Si estudiamos el asunto con algo de frialdad, es evidente que la culpa que nos generan nuestros vicios es inconducente. No contribuyen ni a expiar un error cometido ni a reparar un daño, y si examinamos el estado general de las cosas, ceteris paribus, un mundo en que una persona está sintiendo culpa es peor que uno en que no la está sintiendo. En la medida de lo posible, debemos olvidar todo lo que hagamos mal, a no ser que sea para aprender a actuar mejor.

El olvido es la única venganza y el único perdón

Esto no es fácil si una persona es sensible, porque de todos los sentimientos oscuros, la culpa es el único que se nos inculca falsamente como una virtud. He escrito al respecto aquí y no creo que deba repetirme.

Algunas personas, incluso por cosas menores, como el despertarse tarde o el beber unos tragos de más, se sumen tan hondamente en su culpa que son incapaces de continuar su vida con normalidad. Los azotan sentimientos de vergüenza y autodesprecio. Se ocupan tan ardua y esmeradamente del castigo de sí mismos, que nos les queda tiempo de nada más; y así, al final del día, a la desdicha original le agregan también la de sentir que el tiempo se les fue de las manos.

Por otro lado, algunas personas se eximen demasiado fácilmente de la responsabilidad de lidiar con sus vicios. En algunos casos incluso los trastocan en virtudes. ¿Cuántos hombres vengativos, con la vanidad herida, cobraron la culpa de sus enemigos en nombre de la justicia? ¿Cuántos antisociales y soberbios justifican su desprecio de la gente con una supuesta superioridad moral o intelectual?

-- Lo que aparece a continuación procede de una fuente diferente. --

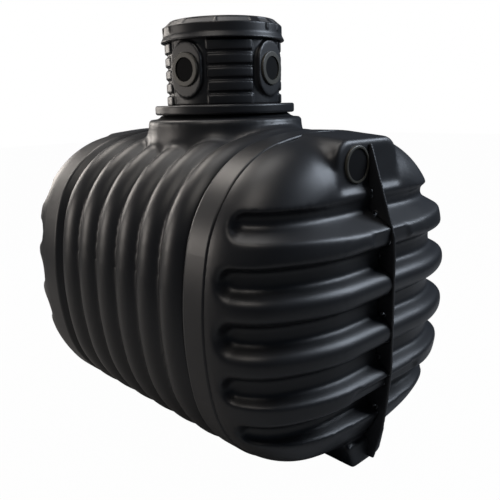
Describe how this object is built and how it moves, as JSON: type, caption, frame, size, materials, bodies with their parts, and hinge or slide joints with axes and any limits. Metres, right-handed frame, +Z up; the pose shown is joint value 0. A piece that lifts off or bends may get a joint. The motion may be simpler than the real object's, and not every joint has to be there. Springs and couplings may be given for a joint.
{
  "type": "underground water tank",
  "caption": "Ribbed polyethylene underground water tank, lying down, with grooved domed ends, a turret with four pipe seals and a lift-off lid.",
  "frame": {"origin": "on the floor under the middle of the barrel, between the soles of the two feet", "axes": "+X along the barrel to the end whose port shows in the picture, +Z up, so -Y is the long side that shows"},
  "size_m": [2.328, 1.6852, 2.3],
  "materials": {
    "polyethylene": "satin",
    "rubber": "matt"
  },
  "bodies": {
    "tank": {"barrel_rib_1": "polyethylene", "barrel_rib_2": "polyethylene", "barrel_rib_3": "polyethylene", "barrel_rib_4": "polyethylene", "barrel_rib_5": "polyethylene", "barrel_rib_6": "polyethylene", "front_band": "polyethylene", "rear_band": "polyethylene", "neck": "polyethylene", "collar": "polyethylene", "turret": "polyethylene", "turret_seal_1": "rubber", "turret_plug_1": "rubber", "turret_seal_2": "rubber", "turret_plug_2": "rubber", "turret_seal_3": "rubber", "turret_plug_3": "rubber", "turret_seal_4": "rubber", "turret_plug_4": "rubber", "front_inlet_seal": "rubber", "front_inlet_plug": "rubber", "rear_inlet_seal": "rubber", "rear_inlet_plug": "rubber", "front_end_keel": "polyethylene", "front_end_rib_4": "polyethylene", "front_end_rib_3": "polyethylene", "front_end_rib_2": "polyethylene", "front_end_rib_1": "polyethylene", "front_end_crown": "polyethylene", "front_inlet_box": "polyethylene", "front_web": "polyethylene", "front_foot": "polyethylene", "rear_end_keel": "polyethylene", "rear_end_rib_4": "polyethylene", "rear_end_rib_3": "polyethylene", "rear_end_rib_2": "polyethylene", "rear_end_rib_1": "polyethylene", "rear_end_crown": "polyethylene", "rear_inlet_box": "polyethylene", "rear_web": "polyethylene", "rear_foot": "polyethylene"},
    "lid": {"lid": "polyethylene"}
  },
  "joints": [
    {"name": "lid_lift", "type": "slide", "parent": "tank", "child": "lid", "axis": [0, 0, 1], "range_m": [0, 0.25]}
  ]
}
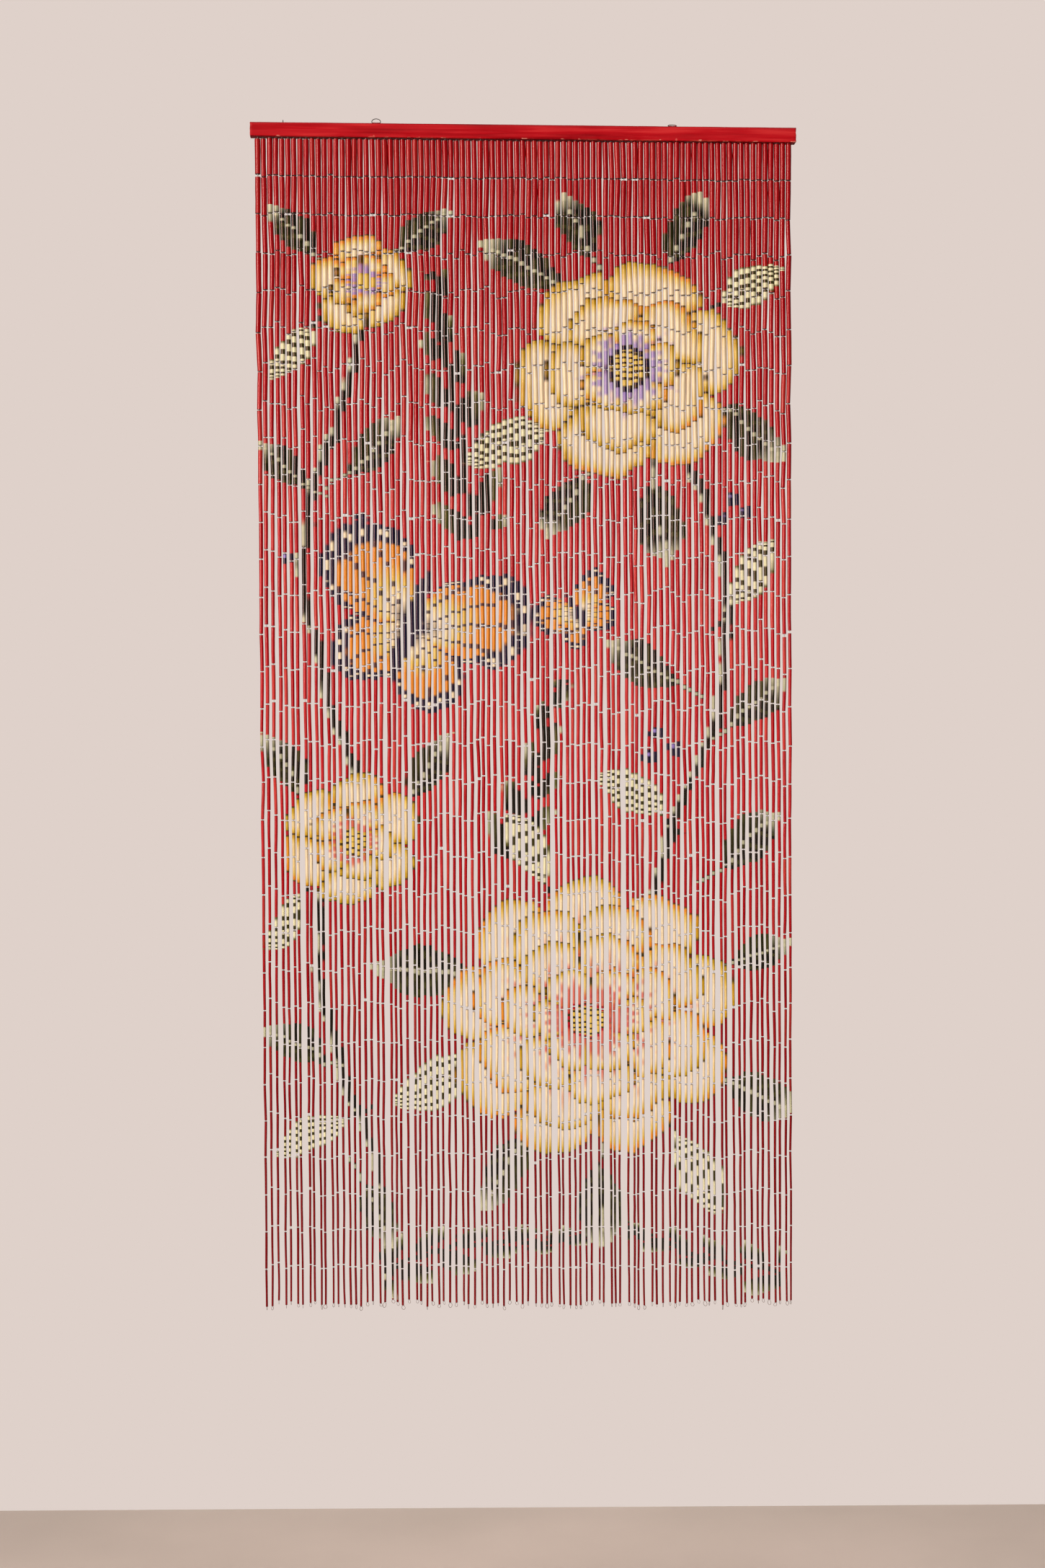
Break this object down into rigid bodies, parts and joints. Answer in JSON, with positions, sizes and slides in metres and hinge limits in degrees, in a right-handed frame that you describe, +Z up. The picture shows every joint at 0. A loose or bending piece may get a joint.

Leen a Antonio Machado, que nos dice de los hombres felices:

donde hay vino, beben vino;
donde no hay vino, agua fresca

y asienten solemnemente, pero son incapaces de disfrutar con inocencia de la fraternidad humana. La culpa, que es la contracara de esta facilidad innata para la autoabsolución, al menos revela un atisbo de sensibilidad para con nuestros errores; y de todos los malos modos en que podemos lidiar con nuestros defectos, no hacerlo en absoluto es el peor.